Life with the famous filmmaker made Douglas doubt herself. “I mean, that’s the — you know, I always could not, you know, comprehend what Marty saw in me, you know? But we were very — and of course, as I got older I did, but, you know, I didn’t quite see it,” she told NPR. “And so, obviously, I was trying to retain who I was, which, going back to my roots, I really feel, you know, again, I was this rebel. I was this hippie kid and had a lot of, you know, ethics and wanting to make it my own way.”
Douglas went on to say, “The only problem for me was oh, but he’s so much more famous than I am. So for me, being insecure — yes, that was always an issue, you know?”
Their relationship ultimately ended, says Douglas, in part because “I needed to break free and go out on my own and have my own set of circumstances and films.”
In 2015, Douglas published a memoir called I Blame Dennis Hopper that was in part about the influence that the aforementioned actor had on her childhood. When she was a child in 1969, her father (the son of Hollywood actor Melvyn Douglas) became enamored with Hopper’s hippie character in the film Easy Rider and was inspired to launch a commune on the family property in Connecticut.

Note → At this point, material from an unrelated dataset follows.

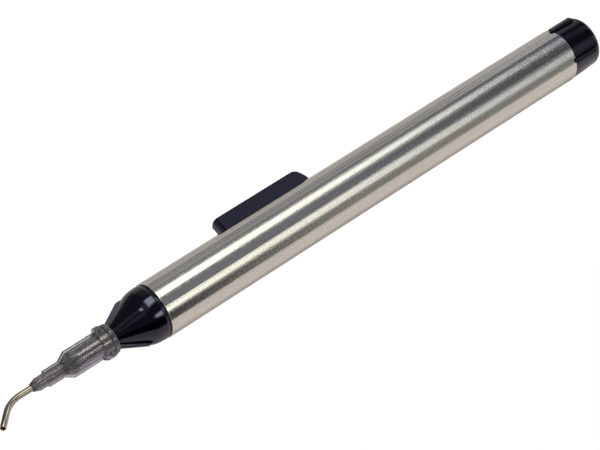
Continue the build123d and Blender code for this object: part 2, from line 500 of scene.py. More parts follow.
@dataclass(frozen=True)
class NoseCone(Piece):
    """The black cone ahead of the tube, with its spigot inside it."""

    node: str = "nose_cone"
    length: float = 11.8
    shoulder_r: float = 6.65
    edge_len: float = 0.9
    edge_drop: float = 0.32
    corner_at: float = 3.7
    corner_r: float = 6.43
    blend_r: float = 6.0
    front_r: float = 2.095
    spigot: float = 7.0
    spigot_r: float = 6.21
    hollow_r: float = 5.01
    bore_r: float = 1.5
    bore_len: float = 5.5
    wall: float = 1.2
    rim: float = 0.1
    shoulder_round: float = 1.2
    mouth_round: float = 0.12
    sides: int = 192
    ribs: int = 4
    rib_w: float = 0.85
    rib_h: float = 0.75
    rib_top_r: float = 6.05
    rib_start: float = 0.2
    rib_turn: float = 11.0
    rib_edge: float = 0.12
    rib_root: float = 0.4

    def model(self) -> bpy.types.Object:
        """Turn the hollow cone and add the ribs that run out on its shoulder.

        Returns:
            The cone.
        """
        slope = (self.corner_r - self.front_r) / (self.length - self.corner_at)
        lean = hypot(1, slope)
        throat = self.length - self.bore_len
        throat_r = self.front_r + (self.length - throat) * slope - self.wall * lean
        outline = rounded([
            (self.spigot, self.hollow_r, 0), (self.spigot, self.spigot_r, self.rim),
            (0, self.spigot_r, 0), (0, self.shoulder_r - self.edge_drop, self.rim),
            (-self.edge_len, self.shoulder_r, self.shoulder_round),
            (-self.corner_at, self.corner_r, self.blend_r),
            (-self.length, self.front_r, self.mouth_round),
            (-self.length, self.bore_r, 0), (-throat, self.bore_r, 0),
            (-throat, throat_r, 0), (0, self.hollow_r, 0)], steps=5)
        cone = Bench.turned("nose_moulding", outline, Ends.RING, self.sides)
        lift = self.rib_h * lean
        front = self.length - self.rib_start
        front_r = self.front_r + (self.length - front) * slope + lift
        flat = self.length - (self.rib_top_r - lift - self.front_r) / slope
        rear = self.corner_at / 2
        rib = [(-front, self.front_r - self.rib_root), (-front, front_r),
               (-flat, self.rib_top_r), (-rear, self.rib_top_r), (-rear, self.corner_r - self.wall)]
        for k in range(self.ribs):
            fin = Bench.fin(rib, self.rib_w, self.rib_turn + 360 / self.ribs * k, self.rib_edge)
            Bench.combine(cone, fin, Cut.ADD)
        return cone


@dataclass(frozen=True)
class TailCap(Piece):
    """The black cap behind the tube, with its plug inside it."""

    node: str = "tail_cap"
    length: float = 8.9
    front_r: float = 6.65
    rear_r: float = 6.35
    rim: float = 1.2
    eye: float = 1.0
    plug: float = 8.0
    plug_r: float = 6.21
    plug_round: float = 0.2
    step_round: float = 0.1
    hollow_r: float = 4.91
    floor: float = 2.5
    sides: int = 192
    ribs: int = 4
    rib_w: float = 1.25
    rib_h: float = 0.6
    rib_len: float = 7.2
    rib_lap: float = 0.25
    rib_edge: float = 0.35
    rib_lift: float = 0.02
    rib_turn: float = 58.0

    def model(self) -> bpy.types.Object:
        """Turn the plug and the rounded cap, and add the ribs that lap over the tube.

        Returns:
            The cap.
        """
        start, end = BARREL.length, BARREL.length + self.length
        outline = rounded([
            (end - self.floor, self.hollow_r, 0), (start - self.plug, self.hollow_r, 0),
            (start - self.plug, self.plug_r, self.plug_round), (start, self.plug_r, 0),
            (start, self.front_r, self.step_round), (end, self.rear_r, self.rim),
            (end, self.eye, 0)], steps=9, closed=False)
        cap = Bench.turned("cap_moulding", outline, Ends.SOLID, self.sides)
        top = BARREL.radius + self.rib_h
        root = self.rear_r - self.rim
        lap = BARREL.radius + self.rib_lift
        tail = start + self.rib_len
        rib = [(start - self.rib_lap, lap), (start - self.rib_lap, top), (tail - self.rib_h, top),
               (tail, self.rear_r), (tail, root), (start, root), (start, lap)]
        for k in range(self.ribs):
            fin = Bench.fin(rib, self.rib_w, self.rib_turn + 360 / self.ribs * k, self.rib_edge / 2)
            Bench.combine(cap, fin, Cut.ADD)
        return cap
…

“My family gave up everything, the white picket fences, the lifestyle, because of the power of a message of a film like ‘Easy Rider.’ It was a time when people saw films and took them to heart,” Douglas told Variety. “We were the children of the Dennis Hopper era. We were kids whose parents wanted to be hippies and live off the land. We were the people who got dirty looks from the bus driver, who looked at us like we lived on a nudist colony. We were outsiders. It’s where I get my rebellious spirit.”